▶ [Source material]:

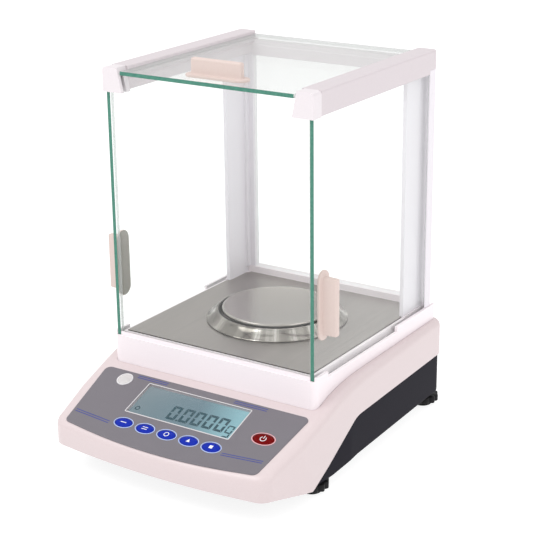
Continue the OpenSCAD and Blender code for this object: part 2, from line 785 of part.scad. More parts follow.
// Balance beam: cross shaft at the fulcrum, coil plate and sensor vane behind it
module lever_beam() {
    color([0.78, 0.8, 0.84]) difference() {
        union() {
            translate([-3.4, pan_y - 1, lever_z - 2]) cube([6.8, coil_y - pan_y - 8, 4]);
            translate([-7.9, fulcrum_y - 1.6, lever_z - 2]) cube([15.8, 3.2, 4]);
            translate([-9, coil_y - 12, lever_z - 2]) cube([18, 24, 1.6]);
            translate([-3, coil_y + 11.9, lever_z - 2]) cube([6, 11, 1]);
        }
        translate([0, coil_y, lever_z - 4]) cylinder(h = 8, r = 4);
    }
}

module force_coil() {
    color([0.75, 0.4, 0.2]) translate([0, coil_y, 0]) difference() {
        translate([0, 0, lever_z - 12.6]) cylinder(h = 10.6, r = 12.2);
        translate([0, 0, lever_z - 14]) cylinder(h = 14, r = 10.4);
    }
}

module magnet_pot() {
    color([0.5, 0.5, 0.53]) translate([0, coil_y, 0]) difference() {
        translate([0, 0, base_top_z]) cylinder(h = 14, r = 18);
        translate([0, 0, base_top_z + 3]) cylinder(h = 14, r = 14.2);
    }
}

module magnet_core() {
    color([0.35, 0.35, 0.38]) translate([0, coil_y, base_top_z + 3]) {
        cylinder(h = 7, r = 8);
        translate([0, 0, 6.9]) cylinder(h = 4, r = 8.8);
    }
}

// Forked light sensor that watches the lever's vane
module position_sensor() {
    color([0.12, 0.12, 0.14]) translate([0, coil_y + 19.2, base_top_z]) difference() {
        translate([-12, 0, 0]) cube([24, 5, 24]);
        translate([-6, -1, lever_z - 6 - base_top_z]) cube([12, 7, 30]);
    }
}

upper_housing();
lower_housing();
housing_screws();
keypad_overlay();
lcd_window();
lcd_module();
keypad_board();
key_1();
key_2();
key_3();
key_4();
key_5();
power_key();
level_cup();
level_lens();
level_bubble();
shield_tray();
floor_plate();
draft_ring();
pan();
pan_support();
shield_screws();
left_top_rail();
right_top_rail();
front_left_cap();
front_right_cap();
rear_top_beam();
rear_left_post();
rear_right_post();
left_guide_strip();
right_guide_strip();
rear_glass();
front_glass();
left_door_glass();
right_door_glass();
top_door_glass();
left_door_handle();
right_door_handle();
top_door_handle();
foot_pad_front_left();
foot_pad_front_right();
foot_pad_rear_left();
foot_pad_rear_right();
foot_wheel_front_left();
foot_wheel_front_right();
foot_wheel_rear_left();
foot_wheel_rear_right();
main_board();
power_transformer();
power_inlet();
serial_port();
cell_base();
hanger();
upper_guide();
lower_guide();
lever_beam();
force_coil();
magnet_pot();
magnet_core();
position_sensor();
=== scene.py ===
import bpy, bmesh, json, math
from mathutils import Matrix, Vector


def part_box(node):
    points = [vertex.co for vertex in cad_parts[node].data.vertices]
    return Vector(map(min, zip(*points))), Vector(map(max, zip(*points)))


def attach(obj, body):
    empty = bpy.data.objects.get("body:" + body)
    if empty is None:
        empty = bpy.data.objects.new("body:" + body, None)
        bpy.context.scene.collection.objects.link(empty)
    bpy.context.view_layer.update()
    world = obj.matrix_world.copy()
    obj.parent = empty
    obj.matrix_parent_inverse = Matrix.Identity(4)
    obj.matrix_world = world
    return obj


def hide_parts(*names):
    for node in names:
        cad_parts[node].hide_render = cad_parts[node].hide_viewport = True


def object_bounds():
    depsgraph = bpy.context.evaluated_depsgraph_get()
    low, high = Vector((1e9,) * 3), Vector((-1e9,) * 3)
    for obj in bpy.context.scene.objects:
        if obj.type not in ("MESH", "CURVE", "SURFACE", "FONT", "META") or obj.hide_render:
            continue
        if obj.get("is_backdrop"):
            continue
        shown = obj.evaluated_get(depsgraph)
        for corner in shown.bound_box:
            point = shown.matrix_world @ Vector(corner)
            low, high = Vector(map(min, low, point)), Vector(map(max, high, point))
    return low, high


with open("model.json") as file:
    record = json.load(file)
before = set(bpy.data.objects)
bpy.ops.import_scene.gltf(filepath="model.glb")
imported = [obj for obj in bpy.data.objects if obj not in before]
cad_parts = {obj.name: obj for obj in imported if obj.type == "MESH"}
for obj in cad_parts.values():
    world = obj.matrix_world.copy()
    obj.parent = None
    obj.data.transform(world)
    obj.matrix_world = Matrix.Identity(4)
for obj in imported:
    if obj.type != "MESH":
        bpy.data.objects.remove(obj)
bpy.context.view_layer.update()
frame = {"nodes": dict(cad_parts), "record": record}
scene = bpy.context.scene
MM = 0.001
NODES = frame["nodes"]
PAN_C = (0, 34.4)  # the axis of the pan, in mm, that the cell and the hook share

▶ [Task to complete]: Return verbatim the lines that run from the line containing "upper_housing();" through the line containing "low, high = Vector((1e9,)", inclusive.

▶ [Written answer]:
upper_housing();
lower_housing();
housing_screws();
keypad_overlay();
lcd_window();
lcd_module();
keypad_board();
key_1();
key_2();
key_3();
key_4();
key_5();
power_key();
level_cup();
level_lens();
level_bubble();
shield_tray();
floor_plate();
draft_ring();
pan();
pan_support();
shield_screws();
left_top_rail();
right_top_rail();
front_left_cap();
front_right_cap();
rear_top_beam();
rear_left_post();
rear_right_post();
left_guide_strip();
right_guide_strip();
rear_glass();
front_glass();
left_door_glass();
right_door_glass();
top_door_glass();
left_door_handle();
right_door_handle();
top_door_handle();
foot_pad_front_left();
foot_pad_front_right();
foot_pad_rear_left();
foot_pad_rear_right();
foot_wheel_front_left();
foot_wheel_front_right();
foot_wheel_rear_left();
foot_wheel_rear_right();
main_board();
power_transformer();
power_inlet();
serial_port();
cell_base();
hanger();
upper_guide();
lower_guide();
lever_beam();
force_coil();
magnet_pot();
magnet_core();
position_sensor();
=== scene.py ===
import bpy, bmesh, json, math
from mathutils import Matrix, Vector


def part_box(node):
    points = [vertex.co for vertex in cad_parts[node].data.vertices]
    return Vector(map(min, zip(*points))), Vector(map(max, zip(*points)))


def attach(obj, body):
    empty = bpy.data.objects.get("body:" + body)
    if empty is None:
        empty = bpy.data.objects.new("body:" + body, None)
        bpy.context.scene.collection.objects.link(empty)
    bpy.context.view_layer.update()
    world = obj.matrix_world.copy()
    obj.parent = empty
    obj.matrix_parent_inverse = Matrix.Identity(4)
    obj.matrix_world = world
    return obj


def hide_parts(*names):
    for node in names:
        cad_parts[node].hide_render = cad_parts[node].hide_viewport = True


def object_bounds():
    depsgraph = bpy.context.evaluated_depsgraph_get()
    low, high = Vector((1e9,) * 3), Vector((-1e9,) * 3)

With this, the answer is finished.